*Aim*: Print every line of the listing exactly, please.

*Information provided*:
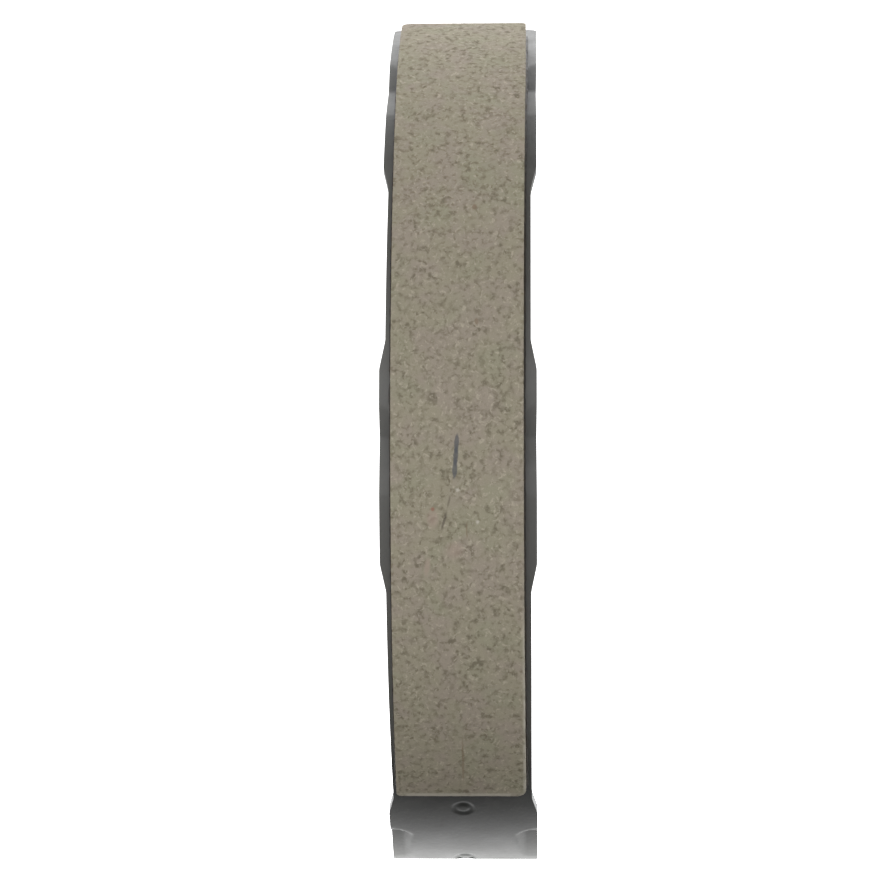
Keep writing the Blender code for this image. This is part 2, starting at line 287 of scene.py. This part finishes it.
class Finish:
    """A material's nodes, added one at a time and wired as they come."""

    def __init__(self, name, roughness, metallic=0.0, specular=0.5):
        self.material = bpy.data.materials.new(name)
        self.material.use_nodes = True
        self.nodes = self.material.node_tree.nodes
        self.links = self.material.node_tree.links
        self.shader = self.nodes["Principled BSDF"]
        self.shader.inputs["Roughness"].default_value = roughness
        self.shader.inputs["Metallic"].default_value = metallic
        self.shader.inputs["Specular IOR Level"].default_value = specular
        self.place = self.nodes.new("ShaderNodeTexCoord").outputs["Object"]

    def add(self, kind, **settings):
        node = self.nodes.new(kind)
        for name, value in settings.items():
            setattr(node, name, value)
        return node

    def feed(self, node, name, value):
        """Wires a socket, or sets it to a plain value."""
        if isinstance(value, bpy.types.NodeSocket):
            self.links.new(value, node.inputs[name])
        else:
            node.inputs[name].default_value = value

    def noise(self, size, detail=2.0, roughness=0.5, distortion=0.0, place=None):
        """Soft noise whose lumps are about size across."""
        node = self.add("ShaderNodeTexNoise")
        self.feed(node, "Vector", place or self.place)
        self.feed(node, "Scale", 1.0 / size)
        self.feed(node, "Detail", detail)
        self.feed(node, "Roughness", roughness)
        self.feed(node, "Distortion", distortion)
        return node.outputs["Fac"]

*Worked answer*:
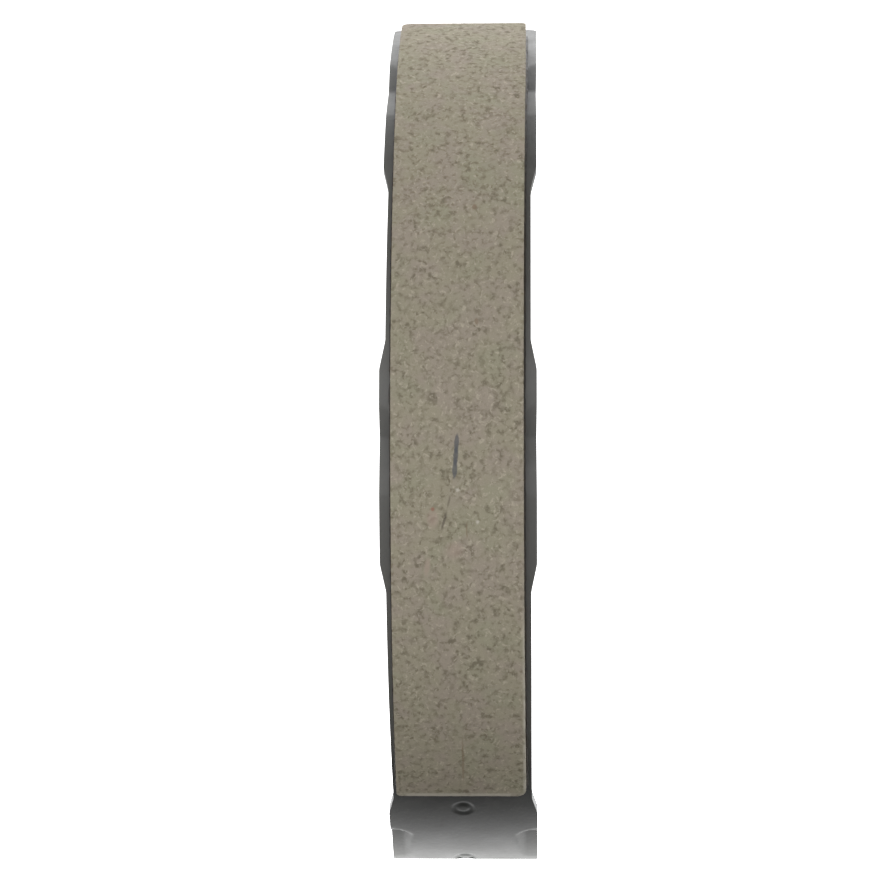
Keep writing the Blender code for this image. This is part 2, starting at line 287 of scene.py. This part finishes it.
class Finish:
    """A material's nodes, added one at a time and wired as they come."""

    def __init__(self, name, roughness, metallic=0.0, specular=0.5):
        self.material = bpy.data.materials.new(name)
        self.material.use_nodes = True
        self.nodes = self.material.node_tree.nodes
        self.links = self.material.node_tree.links
        self.shader = self.nodes["Principled BSDF"]
        self.shader.inputs["Roughness"].default_value = roughness
        self.shader.inputs["Metallic"].default_value = metallic
        self.shader.inputs["Specular IOR Level"].default_value = specular
        self.place = self.nodes.new("ShaderNodeTexCoord").outputs["Object"]

    def add(self, kind, **settings):
        node = self.nodes.new(kind)
        for name, value in settings.items():
            setattr(node, name, value)
        return node

    def feed(self, node, name, value):
        """Wires a socket, or sets it to a plain value."""
        if isinstance(value, bpy.types.NodeSocket):
            self.links.new(value, node.inputs[name])
        else:
            node.inputs[name].default_value = value

    def noise(self, size, detail=2.0, roughness=0.5, distortion=0.0, place=None):
        """Soft noise whose lumps are about size across."""
        node = self.add("ShaderNodeTexNoise")
        self.feed(node, "Vector", place or self.place)
        self.feed(node, "Scale", 1.0 / size)
        self.feed(node, "Detail", detail)
        self.feed(node, "Roughness", roughness)
        self.feed(node, "Distortion", distortion)
        return node.outputs["Fac"]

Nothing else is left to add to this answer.